Em importante contribuição ao debate sobre a revisão da reforma previdenciária, o Professor Titular de Direito Previdenciário e Direitos Humanos da Pontifícia Universidade Católica de São Paulo, Wagner Balera, Acadêmico Titular da Academia Paulista de Direito, da qual foi Presidente, aponta as razões pelas quais a revisão é necessária: a reforma do financiamento da seguridade social a partir de adequado cálculo atuarial, a fim de que se cumpra o objetivo constitucional do equilíbrio financeiro do sistema; o cumprimento do objetivo constitucional da redução das desigualdades dos regimes de aposentadoria; a fixação critério apto a determinar a fixação de certa idade mínima para as aposentadorias; estabelecimento de critério definitivo e autônomo de reajustamento dos benefícios. Tudo isso para fazer imperar a visão de conjunto do fenômeno da seguridade social, assim evitando que continue a ser tratado como o bode expiatório dos desequilíbrios econômicos.

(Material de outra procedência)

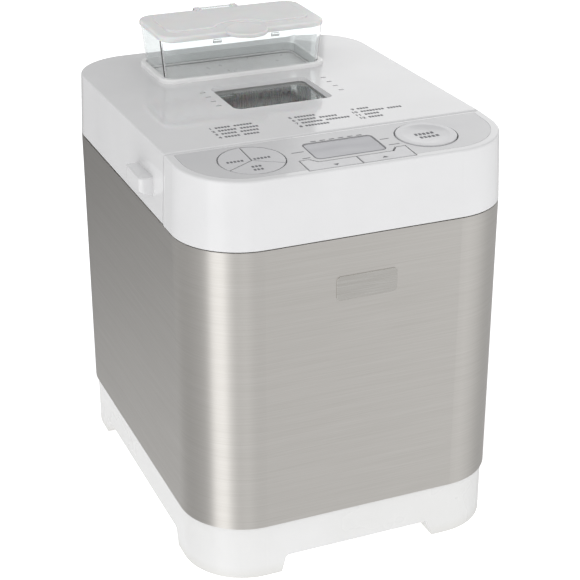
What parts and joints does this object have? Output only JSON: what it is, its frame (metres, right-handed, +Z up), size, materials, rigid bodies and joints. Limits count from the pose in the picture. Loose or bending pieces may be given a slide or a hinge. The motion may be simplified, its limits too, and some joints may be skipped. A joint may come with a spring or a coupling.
{
  "type": "bread machine",
  "caption": "Compact countertop bread machine: brushed steel casing, white hinged lid with window and clear ingredient dispenser, sloping key panel, pan and paddle inside.",
  "frame": {"origin": "middle of the whole object's box on the surface it stands on", "axes": "+Z up, front with the key panel faces -Y, +X to the right seen from the front"},
  "size_m": [0.234, 0.2962, 0.3216],
  "materials": {
    "white_gloss_abs": "gloss moulded",
    "white_base_pp": "satin moulded",
    "brushed_casing": "horizontal brushing, lacquered",
    "zinc_plated_steel": "zinc plated",
    "bright_steel": "bright drawn",
    "chamber_aluminised": "aluminised sheet",
    "aluminium_plate": "satin pressed",
    "cast_aluminium": "die cast",
    "nonstick_pan": "non-stick coat on aluminium",
    "clear_bin": "clear moulded",
    "dispenser_cap": "milky translucent moulded",
    "window_glass": "tempered",
    "display_lens": "clear over grey display",
    "overlay_film": "printed polyester film",
    "key_plastic": "gloss moulded",
    "rubber": "moulded",
    "silicone": "moulded silicone",
    "belt_rubber": "moulded belt",
    "heater_sheath": "oxidised alloy tube",
    "insulator": "ceramic insulator",
    "circuit_board": "solder mask",
    "motor_shell": "painted",
    "motor_iron": "laminated iron",
    "pulley_nylon": "natural nylon",
    "grey_abs": "moulded",
    "badge_metal": "satin"
  },
  "bodies": {
    "casing": {"base_tray": "white_base_pp", "rubber_feet": "rubber", "steel_casing": "brushed_casing", "seam_strip": "zinc_plated_steel", "cord_gland": "grey_abs", "blank_badge": "badge_metal", "chassis_plate": "zinc_plated_steel", "base_screws": "zinc_plated_steel", "case_screws": "zinc_plated_steel", "chamber_liner": "chamber_aluminised", "heat_shield": "aluminium_plate", "heating_element": "heater_sheath", "element_terminals": "insulator", "temperature_sensor": "bright_steel", "pan_socket": "cast_aluminium", "bearing_housing": "cast_aluminium", "drive_belt": "belt_rubber", "motor_can": "motor_shell", "motor_bracket": "zinc_plated_steel", "power_board": "circuit_board", "deck_frame": "white_base_pp", "panel_housing": "white_gloss_abs", "panel_overlay": "overlay_film", "display_lens": "display_lens", "key_mat": "silicone", "control_board": "circuit_board", "hinge_brackets": "grey_abs", "hinge_pins": "bright_steel"},
    "lid": {"lid_cover": "white_gloss_abs", "lid_liner": "aluminium_plate", "liner_screws": "zinc_plated_steel", "lid_seals": "silicone", "window_glass": "window_glass", "window_well": "aluminium_plate", "dispenser_collar": "white_gloss_abs", "dispenser_chute": "aluminium_plate", "dispenser_bin": "clear_bin", "flap_solenoid": "grey_abs"},
    "dispenser_cap": {"dispenser_lid": "dispenser_cap"},
    "drop_flap": {"dispenser_flap": "grey_abs", "flap_crank": "zinc_plated_steel"},
    "plunger": {"solenoid_plunger": "bright_steel"},
    "drive": {"large_pulley": "pulley_nylon", "drive_shaft": "bright_steel", "drive_socket": "cast_aluminium"},
    "rotor": {"small_pulley": "pulley_nylon", "motor_rotor": "motor_iron"},
    "pan": {"bread_pan": "nonstick_pan", "pan_base_ring": "cast_aluminium", "pan_ears": "bright_steel", "pan_bearing": "cast_aluminium"},
    "bail": {"pan_handle": "bright_steel"},
    "mixer_shaft": {"pan_shaft": "bright_steel"},
    "paddle": {"kneading_paddle": "nonstick_pan"},
    "menu_key": {"key_menu": "key_plastic"},
    "colour_key": {"key_colour": "key_plastic"},
    "size_key": {"key_size": "key_plastic"},
    "down_key": {"key_down": "key_plastic"},
    "up_key": {"key_up": "key_plastic"},
    "start_key": {"key_start": "key_plastic"}
  },
  "joints": [
    {"name": "lid_hinge", "type": "hinge", "parent": "casing", "child": "lid", "pos_m": [0.004, 0.14365, 0.246], "axis": [-1, 0, 0], "range_deg": [0, 88]},
    {"name": "dispenser_lid_hinge", "type": "hinge", "parent": "lid", "child": "dispenser_cap", "pos_m": [0.002, 0.11645, 0.3186], "axis": [-1, 0, 0], "range_deg": [0, 100]},
    {"name": "flap_hinge", "type": "hinge", "parent": "lid", "child": "drop_flap", "pos_m": [0.002, 0.10565, 0.2802], "axis": [1, 0, 0], "range_deg": [0, 60], "stiffness_Nm_per_rad": 0.01, "springref_deg": -40.11},
    {"name": "plunger_slide", "type": "slide", "parent": "lid", "child": "plunger", "axis": [0, 1, 0], "range_m": [0, 0.0105]},
    {"name": "drive_spin", "type": "hinge", "parent": "casing", "child": "drive", "pos_m": [0.004, 0.03045, 0.05], "axis": [0, 0, 1], "continuous": true},
    {"name": "motor_spin", "type": "hinge", "parent": "casing", "child": "rotor", "pos_m": [0.004, -0.10655, 0.05], "axis": [0, 0, 1], "continuous": true},
    {"name": "pan_twist", "type": "hinge", "parent": "casing", "child": "pan", "pos_m": [0.004, 0.03045, 0.095], "axis": [0, 0, 1], "range_deg": [0, 12]},
    {"name": "bail_swing", "type": "hinge", "parent": "pan", "child": "bail", "pos_m": [0.004, 0.03045, 0.238], "axis": [-1, 0, 0], "range_deg": [0, 14]},
    {"name": "pan_shaft_spin", "type": "hinge", "parent": "pan", "child": "mixer_shaft", "pos_m": [0.004, 0.03045, 0.095], "axis": [0, 0, 1], "continuous": true},
    {"name": "paddle_lift", "type": "slide", "parent": "mixer_shaft", "child": "paddle", "axis": [0, 0, 1], "range_m": [0, 0.045]},
    {"name": "menu_press", "type": "slide", "parent": "casing", "child": "menu_key", "axis": [0, 0.0412, -0.9992], "range_m": [0, 0.0006], "stiffness_N_per_m": 400, "springref_m": -0.001},
    {"name": "colour_press", "type": "slide", "parent": "casing", "child": "colour_key", "axis": [0, 0.0412, -0.9992], "range_m": [0, 0.0006], "stiffness_N_per_m": 400, "springref_m": -0.001},
    {"name": "size_press", "type": "slide", "parent": "casing", "child": "size_key", "axis": [0, 0.0412, -0.9992], "range_m": [0, 0.0006], "stiffness_N_per_m": 400, "springref_m": -0.001},
    {"name": "down_press", "type": "slide", "parent": "casing", "child": "down_key", "axis": [0, 0.0412, -0.9992], "range_m": [0, 0.0006], "stiffness_N_per_m": 400, "springref_m": -0.001},
    {"name": "up_press", "type": "slide", "parent": "casing", "child": "up_key", "axis": [0, 0.0412, -0.9992], "range_m": [0, 0.0006], "stiffness_N_per_m": 400, "springref_m": -0.001},
    {"name": "start_press", "type": "slide", "parent": "casing", "child": "start_key", "axis": [0, 0.0412, -0.9992], "range_m": [0, 0.0006], "stiffness_N_per_m": 400, "springref_m": -0.001}
  ],
  "couplings": [
    {"joint": "motor_spin", "follows": "drive_spin", "ratio": 5.8515},
    {"joint": "pan_shaft_spin", "follows": "drive_spin", "ratio": 1},
    {"joint": "plunger_slide", "follows": "flap_hinge", "m_per_rad": 0.0095493}
  ]
}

Leia a seguir o artigo, publicado na Folha de S.Paulo, em 17 de fevereiro de 2023, página 3, na seção Tendência e Debates:
A reforma da Previdência deve ser revista? Sim.
“Quando se cogita tratar de reforma previdenciária, o que já se fez diversas vezes desde a Constituição de 1988, o primeiro argumento é, invariavelmente, o do déficit do sistema.
Ninguém se pergunta sobre a veracidade ou falsidade do argumento. Os que querem a reforma afirmam, categoricamente, que há déficit. E, os que não a querem, dirão o contrário. O pior é que, sempre e sempre, sem nenhuma prova.
Portanto, o primeiro “sim” é o de que deve existir, necessariamente, a reforma do financiamento da seguridade social a partir de adequado cálculo atuarial, a fim de que se cumpra o objetivo constitucional do equilíbrio financeiro do sistema —vale dizer, que as entradas sejam suficientes para custear as saídas.
O segundo “sim” à reforma é, igualmente, o cumprimento do objetivo constitucional da redução das desigualdades. Aliás, esse foi o mote da primeira reforma (1998), de algum modo observada nas demais.
É urgente a redução das assimetrias entre os beneficiários do regime geral e dos regimes próprios, isto é, os servidores públicos civis, militares e integrantes dos Poderes do Estado. Entretanto, cada reforma tratou de jogar esse caminho rumo à igualdade para um porvir distante.
Urge, pois, para que se implante o bem-estar —objetivo último da seguridade social— que a reforma seja, sim, a da radical redução do abismo de desigualdades que existe entre os regimes.
Outro problema que este tema traz à baila é o do critério apto a determinar a fixação de certa idade mínima para as aposentadorias.
Para que tal discussão não se transforme num cabo de guerra, podemos pensar no elemento central a ser considerado: a idade em que se situa a sobrevida média dos brasileiros, com o incômodo componente (incômodo para este efeito, entenda-se bem) de que as mulheres detêm sobrevida maior que a dos homens.
Portanto, se defendo isonomia na idade, estou, naturalmente, beneficiando as mulheres. Exemplifico: um homem se aposenta aos 65 anos e terá aproximados oito anos de sobrevida, pois morre em média aos 73 anos. Por seu turno, uma mulher que se aposente com a mesma idade de 65 anos terá aproximados 15 anos de sobrevida, posto que a idade média da morte dela será aos 80.
É só não nos esquecermos que cada ano a mais na fruição da aposentadoria significa maior dispêndio para o caixa da seguridade social.
Um terceiro problema que nos impõe a resposta afirmativa consiste no critério de reajustamento dos benefícios. Hoje esse critério atrela o reajuste ao indexador aplicável ao salário mínimo.
Ocorre que em lugar nenhum está garantido que o aumento da arrecadação de contribuições será proporcional ao incremento do salário mínimo. Essa variável depende do conjunto da economia que, no mais das vezes, oscila ao sabor de outras questões, sobretudo do que se prefere denominar genericamente de mercado.
Portanto, é necessário que se crie critério autônomo de reajustamento dos benefícios e que, mediante tal critério, seja garantido, consoante exigência constitucional, o poder aquisitivo que a prestação previdenciária detinha desde o momento da respectiva concessão.
A trágica ausência de visão de conjunto do fenômeno da seguridade social a transformou no bode expiatório dos desequilíbrios econômicos.
Reforma, sim, para que o debate ponha verdade onde hoje só existe enorme confusão.”